HC Deb 28 January 1997 vol 289 cc141-2
5. Mr. Purchase

To ask the Secretary of State for Social Security if he will make a statement on the increase in spending on benefits since 1979. [11373]

Mr. Lilley

Since 1979, spending has increased by £40 billion in real terms. More than two thirds of that increased help is for the elderly, the long-term sick and, above all, disabled people.

Mr. Purchase

Does the Secretary of State realise that the growth in those benefits is almost twice the growth of annual average gross domestic product in Britain under Conservative rule? Does he not recognise that the figures that he has announced show that the Government's economic policy has failed? Most important, does he not understand that his Government have robbed young people of the understanding of the connection between work and welfare, and that the best welfare policy is to put young people back to work?

Mr. Lilley

The hon. Gentleman was not listening to my answer.

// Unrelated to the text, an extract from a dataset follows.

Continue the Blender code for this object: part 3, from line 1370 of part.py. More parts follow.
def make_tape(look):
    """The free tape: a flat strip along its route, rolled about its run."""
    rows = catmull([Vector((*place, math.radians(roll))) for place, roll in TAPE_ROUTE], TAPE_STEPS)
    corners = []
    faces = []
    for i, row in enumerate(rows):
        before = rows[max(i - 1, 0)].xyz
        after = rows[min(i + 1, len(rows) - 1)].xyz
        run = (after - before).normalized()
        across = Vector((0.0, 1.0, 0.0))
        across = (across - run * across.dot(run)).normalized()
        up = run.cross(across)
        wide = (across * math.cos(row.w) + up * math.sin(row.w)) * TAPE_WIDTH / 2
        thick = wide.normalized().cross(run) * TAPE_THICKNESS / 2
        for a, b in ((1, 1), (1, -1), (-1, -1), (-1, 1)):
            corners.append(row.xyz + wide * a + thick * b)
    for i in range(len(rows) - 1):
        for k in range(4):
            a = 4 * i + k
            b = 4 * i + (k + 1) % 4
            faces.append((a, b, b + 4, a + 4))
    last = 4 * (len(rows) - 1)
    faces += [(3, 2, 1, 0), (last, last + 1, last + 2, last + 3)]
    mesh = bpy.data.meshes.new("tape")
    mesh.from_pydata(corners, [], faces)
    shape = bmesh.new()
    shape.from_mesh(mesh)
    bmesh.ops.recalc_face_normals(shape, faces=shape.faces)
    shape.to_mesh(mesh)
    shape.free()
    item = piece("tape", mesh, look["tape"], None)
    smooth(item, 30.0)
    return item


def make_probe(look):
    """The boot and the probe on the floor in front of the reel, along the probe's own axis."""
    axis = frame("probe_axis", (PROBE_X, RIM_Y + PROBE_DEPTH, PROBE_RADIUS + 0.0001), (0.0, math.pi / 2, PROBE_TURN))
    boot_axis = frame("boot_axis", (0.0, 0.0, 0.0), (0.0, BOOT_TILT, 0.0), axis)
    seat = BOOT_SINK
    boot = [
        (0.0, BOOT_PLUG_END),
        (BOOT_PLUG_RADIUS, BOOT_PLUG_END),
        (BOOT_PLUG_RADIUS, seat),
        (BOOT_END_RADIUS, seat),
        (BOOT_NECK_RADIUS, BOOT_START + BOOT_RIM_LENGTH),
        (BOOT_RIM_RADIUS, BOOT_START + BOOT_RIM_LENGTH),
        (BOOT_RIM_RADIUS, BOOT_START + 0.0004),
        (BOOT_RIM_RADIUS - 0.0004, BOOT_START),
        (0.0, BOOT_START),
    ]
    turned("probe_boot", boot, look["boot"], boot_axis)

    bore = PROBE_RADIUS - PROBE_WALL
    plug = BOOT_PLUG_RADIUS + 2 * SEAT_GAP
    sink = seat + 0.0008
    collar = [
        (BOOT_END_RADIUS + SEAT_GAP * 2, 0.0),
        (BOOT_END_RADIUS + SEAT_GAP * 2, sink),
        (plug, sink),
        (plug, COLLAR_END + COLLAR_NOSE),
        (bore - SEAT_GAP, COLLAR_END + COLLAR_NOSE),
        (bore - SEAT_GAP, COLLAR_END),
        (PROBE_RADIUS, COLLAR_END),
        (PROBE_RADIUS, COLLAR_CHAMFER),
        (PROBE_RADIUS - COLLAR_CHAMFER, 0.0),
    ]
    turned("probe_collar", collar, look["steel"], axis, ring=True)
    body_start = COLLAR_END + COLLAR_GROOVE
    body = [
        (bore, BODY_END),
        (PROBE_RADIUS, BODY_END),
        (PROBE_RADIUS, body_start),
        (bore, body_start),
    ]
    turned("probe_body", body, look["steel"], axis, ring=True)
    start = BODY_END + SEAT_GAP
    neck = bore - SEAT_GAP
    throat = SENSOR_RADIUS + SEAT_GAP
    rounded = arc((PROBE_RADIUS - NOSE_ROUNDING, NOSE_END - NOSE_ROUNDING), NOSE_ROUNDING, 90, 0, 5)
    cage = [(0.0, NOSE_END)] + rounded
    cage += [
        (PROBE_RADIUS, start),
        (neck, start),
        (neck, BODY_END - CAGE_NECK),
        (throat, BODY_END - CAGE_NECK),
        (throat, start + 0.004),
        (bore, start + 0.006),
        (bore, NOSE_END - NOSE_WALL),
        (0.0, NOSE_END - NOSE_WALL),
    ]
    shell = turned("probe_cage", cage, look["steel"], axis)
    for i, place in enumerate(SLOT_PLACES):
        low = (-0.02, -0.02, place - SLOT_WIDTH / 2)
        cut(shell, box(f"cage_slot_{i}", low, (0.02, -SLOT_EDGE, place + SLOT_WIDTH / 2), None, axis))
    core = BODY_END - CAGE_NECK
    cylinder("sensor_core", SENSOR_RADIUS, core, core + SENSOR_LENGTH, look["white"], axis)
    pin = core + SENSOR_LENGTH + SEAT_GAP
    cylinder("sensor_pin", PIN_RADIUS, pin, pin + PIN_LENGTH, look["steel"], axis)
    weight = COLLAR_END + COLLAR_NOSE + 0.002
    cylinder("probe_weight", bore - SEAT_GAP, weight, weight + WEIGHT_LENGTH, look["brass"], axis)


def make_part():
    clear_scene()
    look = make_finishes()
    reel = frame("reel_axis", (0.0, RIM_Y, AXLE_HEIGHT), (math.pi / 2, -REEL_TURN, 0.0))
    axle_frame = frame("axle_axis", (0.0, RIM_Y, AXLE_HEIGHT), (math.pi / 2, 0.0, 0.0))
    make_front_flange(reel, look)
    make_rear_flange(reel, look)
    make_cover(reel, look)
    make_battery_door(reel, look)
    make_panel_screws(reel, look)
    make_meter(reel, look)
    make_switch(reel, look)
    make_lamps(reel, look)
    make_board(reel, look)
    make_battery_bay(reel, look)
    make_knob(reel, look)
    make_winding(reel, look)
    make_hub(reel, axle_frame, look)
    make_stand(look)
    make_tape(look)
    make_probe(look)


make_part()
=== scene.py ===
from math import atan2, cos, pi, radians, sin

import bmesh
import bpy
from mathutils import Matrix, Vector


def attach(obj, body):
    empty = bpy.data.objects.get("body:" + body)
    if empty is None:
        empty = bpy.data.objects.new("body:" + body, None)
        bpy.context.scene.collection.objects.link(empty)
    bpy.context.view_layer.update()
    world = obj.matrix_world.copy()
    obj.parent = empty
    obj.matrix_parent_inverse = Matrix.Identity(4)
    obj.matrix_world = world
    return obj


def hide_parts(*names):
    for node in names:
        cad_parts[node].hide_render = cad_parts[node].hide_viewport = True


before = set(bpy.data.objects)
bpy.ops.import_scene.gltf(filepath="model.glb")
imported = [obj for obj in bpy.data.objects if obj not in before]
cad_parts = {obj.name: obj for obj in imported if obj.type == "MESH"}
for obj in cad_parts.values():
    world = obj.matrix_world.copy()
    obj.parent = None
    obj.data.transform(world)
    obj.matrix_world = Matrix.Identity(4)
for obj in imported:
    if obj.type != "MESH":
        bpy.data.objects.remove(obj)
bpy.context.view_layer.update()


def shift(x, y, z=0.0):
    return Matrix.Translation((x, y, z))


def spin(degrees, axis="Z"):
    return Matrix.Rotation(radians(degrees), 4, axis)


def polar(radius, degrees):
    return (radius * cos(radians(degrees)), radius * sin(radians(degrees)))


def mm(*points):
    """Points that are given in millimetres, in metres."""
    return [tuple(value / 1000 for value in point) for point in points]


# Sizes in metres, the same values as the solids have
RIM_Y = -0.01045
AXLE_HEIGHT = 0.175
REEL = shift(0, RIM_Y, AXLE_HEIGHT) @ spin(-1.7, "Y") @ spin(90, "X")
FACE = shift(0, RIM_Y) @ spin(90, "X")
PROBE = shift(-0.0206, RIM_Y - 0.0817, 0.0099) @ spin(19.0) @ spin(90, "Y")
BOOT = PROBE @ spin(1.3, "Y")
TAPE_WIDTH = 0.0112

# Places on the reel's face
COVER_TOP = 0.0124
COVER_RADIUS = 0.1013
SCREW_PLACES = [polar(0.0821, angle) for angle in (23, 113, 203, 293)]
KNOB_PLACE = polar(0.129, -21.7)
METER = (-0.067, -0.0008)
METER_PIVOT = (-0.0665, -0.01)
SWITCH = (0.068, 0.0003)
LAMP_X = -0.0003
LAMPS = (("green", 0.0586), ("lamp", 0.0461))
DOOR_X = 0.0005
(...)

Two thirds of the extra help goes to disabled people, long-term sick and elderly people. Is he saying that it is a failure to increase help to disabled people and that Labour would undo it? Is he saying that it is a failure that there are more elderly people? The life expectancy of someone reaching retirement age now is more than two years higher than under Labour.

Mrs. Roe

Will my right hon. Friend confirm that his reforms, including his proposed reforms of family benefits, are essential to control the increase in social security spending? Is he aware that his planned reforms of family benefits would not be implemented by the Labour party? Has it told him where the money will come from to compensate for the lost savings?

Mr. Lilley

My hon. Friend makes a very important point. The reforms that we announced in the Budget will ultimately save about £500 million through equalising benefits for lone parents with those available to married couples, which is not only fair but makes it possible for us to improve benefits elsewhere. The hon. Member for Peckham (Ms Harman) has said that she will not implement the measures necessary to save that amount, but will live within the total budget. To increase benefits for lone parents by £500 million, she must take money either from married couples, single people who do not have children or elderly people. Can she tell us which?

Ms Harman

Will the Secretary of State confirm that the social security budget is £15 billion a year more than it was in 1992? Will he confirm that that means that, as Secretary of State, he has increased the social security budget by 20 per cent.? Will he admit that it is no good blaming the elderly? They account for only £1.5 billion of that £15 billion annual increase. Will he admit that it is no good blaming the disabled? They account for only £4 billion of the £15 billion increase. Will he admit that the main reason for the £15 billion increase is that one in five households are without work?

Mr. Lilley

The hon. Lady's figures are wrong. That is the simple answer to her question. Perhaps she will answer my question and explain—[Interruption.]

Madam Speaker

Order. As the right hon. Gentleman is aware, this is Question Time, when the Government answer questions.

Mr. Lilley

The simple answer to the hon. Lady's question is that her figures are wrong. Two thirds of the growth in social security spending in real terms since I took office has been spent on disabled, elderly and long-term sick people. That is fact, and I shall put the figures in the Library. I am sorry that the hon. Lady did not however use the privilege that the House offers to give us the answer that we want: where will she get the money?